(Objective) Copy out every line exactly as given.

(Dataset excerpt)
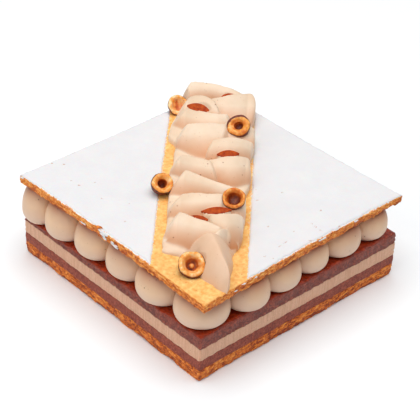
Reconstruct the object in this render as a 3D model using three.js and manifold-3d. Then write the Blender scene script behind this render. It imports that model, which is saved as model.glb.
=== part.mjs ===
// A square mille-feuille: a puff pastry base, two chocolate layers round a praline cream,
// a ring of piped cream balls and a top pastry sheet that carries icing sugar,
// a piped cream ruffle, pools of caramel and halved hazelnuts.
// Millimetres, +Z up, origin at the centre of the underside, -X-Y is the front corner.
import * as THREE from 'three';
import { mergeVertices } from 'three/addons/utils/BufferGeometryUtils.js';
import Module from 'manifold-3d';

const wasm = await Module();
wasm.setup();

// ---------------------------------------------------------------- driving dimensions

const CAKE_SIDE = 160;
const CAKE_CORNER_RADIUS = 1.2;
const CAKE_CORNER_STEPS = 3;
const CRUST_TOP = 8.4;
const LOWER_CHOCOLATE_TOP = 15.0;
const PRALINE_TOP = 23.4;
const UPPER_CHOCOLATE_TOP = 30.7;
const LEFT_CORNER_SLUMP = 5.6;
const SHEET_BOTTOM = 50.9;
const SHEET_TOP = 56.8;
const GAP = 0.3;

// Corners of the top sheet, which was cut a little out of square, and how far its sides
// are drawn in halfway between them.
const SHEET_CORNERS = [[-81.1, -82.6], [81.8, -78.3], [79.0, 82.5], [-82.0, 80.5]];
const SHEET_BOW = 1.3;

// How far the flakes, lumps and bites of the cut pastry stand in or out, and how much
// narrower the slab is at its underside.
const BASE_RAGGED = { flake: 0.75, lump: 0.5, undercut: 1.1, inset: 0.2 };
const SHEET_RAGGED = { flake: 0.55, bite: 2.6, rareness: 0.2, undercut: 1.3 };
const PASTRY_STEP = 5;
const BASE_LEAVES = 4;
const SHEET_LEAVES = 3;

const ICING_THICKNESS = 0.5;
const ICING_INSET = 0.9;
const STRIP_LEFT = -31.2;
const STRIP_RIGHT = 24.0;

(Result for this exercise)
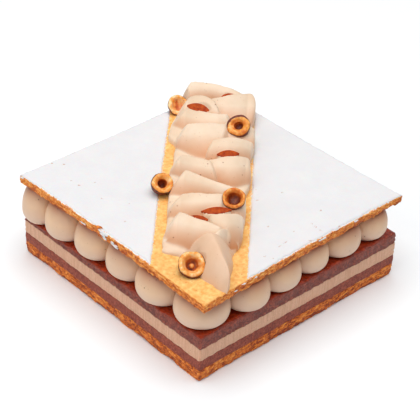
Reconstruct the object in this render as a 3D model using three.js and manifold-3d. Then write the Blender scene script behind this render. It imports that model, which is saved as model.glb.
=== part.mjs ===
// A square mille-feuille: a puff pastry base, two chocolate layers round a praline cream,
// a ring of piped cream balls and a top pastry sheet that carries icing sugar,
// a piped cream ruffle, pools of caramel and halved hazelnuts.
// Millimetres, +Z up, origin at the centre of the underside, -X-Y is the front corner.
import * as THREE from 'three';
import { mergeVertices } from 'three/addons/utils/BufferGeometryUtils.js';
import Module from 'manifold-3d';

const wasm = await Module();
wasm.setup();

// ---------------------------------------------------------------- driving dimensions

const CAKE_SIDE = 160;
const CAKE_CORNER_RADIUS = 1.2;
const CAKE_CORNER_STEPS = 3;
const CRUST_TOP = 8.4;
const LOWER_CHOCOLATE_TOP = 15.0;
const PRALINE_TOP = 23.4;
const UPPER_CHOCOLATE_TOP = 30.7;
const LEFT_CORNER_SLUMP = 5.6;
const SHEET_BOTTOM = 50.9;
const SHEET_TOP = 56.8;
const GAP = 0.3;

// Corners of the top sheet, which was cut a little out of square, and how far its sides
// are drawn in halfway between them.
const SHEET_CORNERS = [[-81.1, -82.6], [81.8, -78.3], [79.0, 82.5], [-82.0, 80.5]];
const SHEET_BOW = 1.3;

// How far the flakes, lumps and bites of the cut pastry stand in or out, and how much
// narrower the slab is at its underside.
const BASE_RAGGED = { flake: 0.75, lump: 0.5, undercut: 1.1, inset: 0.2 };
const SHEET_RAGGED = { flake: 0.55, bite: 2.6, rareness: 0.2, undercut: 1.3 };
const PASTRY_STEP = 5;
const BASE_LEAVES = 4;
const SHEET_LEAVES = 3;

const ICING_THICKNESS = 0.5;
const ICING_INSET = 0.9;
const STRIP_LEFT = -31.2;
const STRIP_RIGHT = 24.0;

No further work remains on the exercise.